Here, the conspiratorial allegations are that Welcker, other school officials and McCormick, a non-school official, conspired to deprive plaintiff of her civil rights. This conspiracy manifested itself, it is alleged, through meetings between Welcker and McCormick, Hammond and McCormick, and Wheeler and McCormick regarding plaintiff's complaints about McCormick's son and as to the removal of Howard from her job. To the extent plaintiff's conspiracy theory is premised upon McCormick's involvement, as a non-corporate player, it cannot be determined at this point whether such involvement defeats the intracorporate conspiracy defense. Moreover, it is impossible to discern, at this stage of the proceedings, whether the individual conspirators were motivated partly, solely or at all by personal animus toward plaintiff.
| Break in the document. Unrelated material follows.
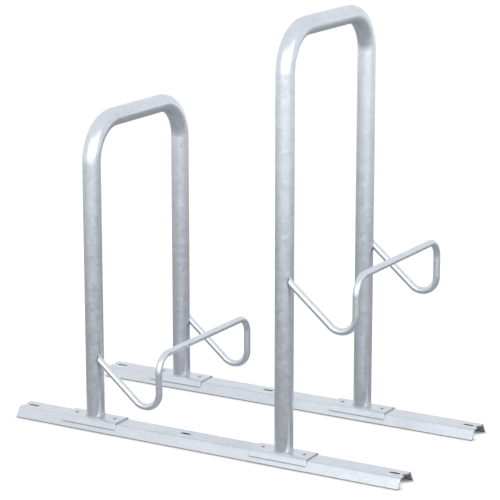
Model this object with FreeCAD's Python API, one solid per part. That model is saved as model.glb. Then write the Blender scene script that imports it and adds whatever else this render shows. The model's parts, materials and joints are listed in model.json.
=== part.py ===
import FreeCAD, Part

import math
import os

# A floor bike rack for two bicycles side by side, in hot-dip galvanised steel.
# Two folded floor rails run along X. A low and a high hoop of round tube stand
# across them, each on two saddle plates screwed to the rails. A bent round bar
# on each hoop holds a wheel in two V-shaped cradles, one above each rail.
# Millimetres, +Z up. The origin is on the floor, at the middle of the footprint.

# Driving dimensions: floor rails
RAIL_LENGTH = 1150.0
RAIL_HEIGHT = 27.0
RAIL_TOP_WIDTH = 56.0
RAIL_BASE_WIDTH = 88.0
SHEET_THICKNESS = 4.0
FOLD_INNER_RADIUS = 2.0
RAIL_FOOT_WIDTH = 1.0
RAIL_END_NOTCH_RADIUS = 9.0

# Anchor slots through the top of each rail, their long side along the rail
SLOT_LENGTH = 30.0
SLOT_WIDTH = 10.0
SLOT_FROM_RAIL_END = 30.0
MIDDLE_SLOT_FROM_LEFT_END = 512.0

# Hoops: sizes across the legs and heights over all, above the floor
HOOP_PITCH = 575.0
LOW_HOOP_FROM_LEFT_END = 230.0
HOOP_DEPTH = 435.0
LOW_HOOP_HEIGHT = 848.0
HIGH_HOOP_HEIGHT = 1130.0
TUBE_DIAMETER = 48.3
TUBE_WALL = 2.6
HOOP_BEND_RADIUS = 105.0

# Saddle plates under the legs
SADDLE_LENGTH = 165.0
SADDLE_THICKNESS = 4.0
SADDLE_SKIRT = 16.0
SCREW_FROM_LEG = 60.0

# Countersunk screws, washers and nuts
SCREW_DIAMETER = 12.0
SCREW_LENGTH = 25.0
SCREW_HEAD_DIAMETER = 24.0
SCREW_HEAD_RECESS = 0.3
SOCKET_WIDTH = 8.0
SOCKET_DEPTH = 4.5
SCREW_HOLE_CLEARANCE = 0.5
WASHER_DIAMETER = 24.0
WASHER_THICKNESS = 2.5
NUT_WIDTH = 18.0
NUT_HEIGHT = 10.0
THREAD_CLEARANCE = 0.05

# Wheel holders: a cradle hangs from each leg, and a crossbar joins the two
HOLDER_BAR_DIAMETER = 18.0
HOLDER_REACH = 208.0
CRADLE_OUTSIDE_LEG = 11.5
ARM_SLOPE_DEGREES = 40.1
ARM_ROOT_BELOW_CROSSBAR = 16.6
ARM_END_BITE = 1.0
CRADLE_BEND_RADIUS = 43.0
CROSSBAR_BEND_RADIUS = 45.0
LOW_CROSSBAR_HEIGHT = 226.5
HIGH_CROSSBAR_HEIGHT = 514.0

# Weld beads
LEG_WELD_SIZE = 2.5
ARM_WELD_SIZE = 2.0
ARM_WELD_REACH = 14.0

# Sizes that follow from the ones above
TUBE_RADIUS = TUBE_DIAMETER / 2
BAR_RADIUS = HOLDER_BAR_DIAMETER / 2
SADDLE_TOP = RAIL_HEIGHT + SADDLE_THICKNESS
RAIL_CEILING = RAIL_HEIGHT - SHEET_THICKNESS
RAIL_LEFT_END = -RAIL_LENGTH / 2
LOW_HOOP_X = RAIL_LEFT_END + LOW_HOOP_FROM_LEFT_END
HIGH_HOOP_X = LOW_HOOP_X + HOOP_PITCH
RAIL_SLOPE = math.atan2(RAIL_HEIGHT, (RAIL_BASE_WIDTH - RAIL_TOP_WIDTH) / 2)
FRONT_Y = -HOOP_DEPTH / 2
REAR_Y = HOOP_DEPTH / 2

UP = FreeCAD.Vector(0, 0, 1)


def point(x, y, z):
    return FreeCAD.Vector(x, y, z)


def bend_at(before, corner, after, radius):
    """The two ends and the middle of the arc that rounds a corner."""
    towards_before = (before - corner).normalize()
    towards_after = (after - corner).normalize()
    half_angle = towards_before.getAngle(towards_after) / 2
    tangent = radius / math.tan(half_angle)
    bisector = (towards_before + towards_after).normalize()
    to_arc = radius / math.sin(half_angle) - radius
    start = corner + towards_before * tangent
    middle = corner + bisector * to_arc
    end = corner + towards_after * tangent
    return start, middle, end


def rounded_path(points, radii):
    """An open wire of straight runs, with an arc at each point between its ends."""
    edges = []
    here = points[0]
    for i, radius in enumerate(radii, start=1):
        start, middle, end = bend_at(points[i - 1], points[i], points[i + 1], radius)
        edges.append(Part.makeLine(here, start))
        edges.append(Part.Arc(start, middle, end).toShape())
        here = end
    edges.append(Part.makeLine(here, points[-1]))
    return Part.Wire(edges)


def round_bar(path_points, radii, radius):
    """A round bar that follows a rounded path."""
    direction = path_points[1] - path_points[0]
    section = Part.Wire(Part.makeCircle(radius, path_points[0], direction))
    return rounded_path(path_points, radii).makePipeShell([section], True, False)


def folded_sheet(top_width, height, slope, skirt, thickness, inner_radius, length):
    """A sheet folded down along both sides, with its top face at this height.

    The skirt is measured on the inner face, from the inner corner of the fold.
    The sheet lies along X, centred on the origin.
    """
    corner_shift = thickness * math.tan(slope / 2)
    inner_half = top_width / 2 - corner_shift
    down = point(0, math.cos(slope), -math.sin(slope))
    outward = point(0, math.sin(slope), math.cos(slope))
    inner_corner = point(0, inner_half, height - thickness)
    outer_corner = point(0, top_width / 2, height)
    inner_end = inner_corner + down * skirt
    outer_end = inner_end + outward * thickness
    right = [outer_end, outer_corner, inner_corner, inner_end]
    outer = rounded_path(
        [right[0], right[1], mirrored(right[1]), mirrored(right[0])],
        [inner_radius + thickness] * 2)
    inner = rounded_path(
        [mirrored(right[3]), mirrored(right[2]), right[2], right[3]],
        [inner_radius] * 2)
    left_edge = Part.makeLine(mirrored(right[0]), mirrored(right[3]))
    right_edge = Part.makeLine(right[3], right[0])
    outline = Part.Wire(outer.Edges + [left_edge] + inner.Edges + [right_edge])
    sheet = Part.Face(outline).extrude(point(length, 0, 0))
    sheet.translate(point(-length / 2, 0, 0))
    return sheet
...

Therefore, the court denies the motion to dismiss the conspiracy claim based on the intracorporate conspiracy doctrine.
Finally, the court dismisses the punitive damages claims against the Board for the reasons stated in its previous order. The court does not read the amended complaint as seeking punitive damages against Welcker and McCormick in their official capacities and therefore denies the motion to dismiss in that regard.
For the foregoing reasons, the court dismisses Count IV of the amended complaint. The court also dismisses the First Amendment and due process claims in Count V, dismisses the punitive damages claims against the Board and denies the motion to dismiss the equal protection claim in Count V. Lastly, the court grants the motion to strike Counts I - III to the extent those counts contain allegations different from plaintiff's original complaint.